To catch these mistakes, many development teams use continuous integration (CI) servers to run the full test suite every time commits are pushed the central repo. These servers continuously run in the background, watching your repo. Every time a new commit is pushed, the server makes a fresh clone of the repo, runs all of the tests, and reports the results via email or some other communication channel. Most of these systems spin-up virtual machines or containers in which they perform the tests, so that they can run the tests on multiple platforms and in isolated environments.

A popular CI server for open-source projects hosted on GitHub is Travis CI. It's free for all of your public repos, and they offer free educational accounts for students with private repos. Travis requires only one additional .travis.yml file in your repo that contains some information about your project and tests. These files can be quite minimal, especially for languages like Go that have built-in test tools. For example, the .travis.yml file for a simple Go project could be as simple as this:

language: go
go: 
    - 1.x

This tells Travis that your code is written in Go and that it should test it using the most recent version of the Go tools and standard library. You can add other specific versions of Go to the list to test under those versions as well.

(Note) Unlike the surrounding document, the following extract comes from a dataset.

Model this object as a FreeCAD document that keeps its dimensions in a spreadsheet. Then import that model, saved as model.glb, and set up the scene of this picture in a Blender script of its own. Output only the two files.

Travis supports all the common web development languages, and offers a dizzying array of configuration options for your project. It also makes it easy to add popular DBMSs to the environment so that you can run integration tests that require an instance of your DBMS. For more details, see the Travis Documentation

Another powerful system that you can download and host yourself is Team City by Jet Brains, the same folks who brought you IntelliJ, WebStorm and Gogland.

Regardless of which CI system you choose, using one is always a good idea. These systems can also be use to automatically deploy new versions of your system after changes are merged into your master branch, provided all the tests pass.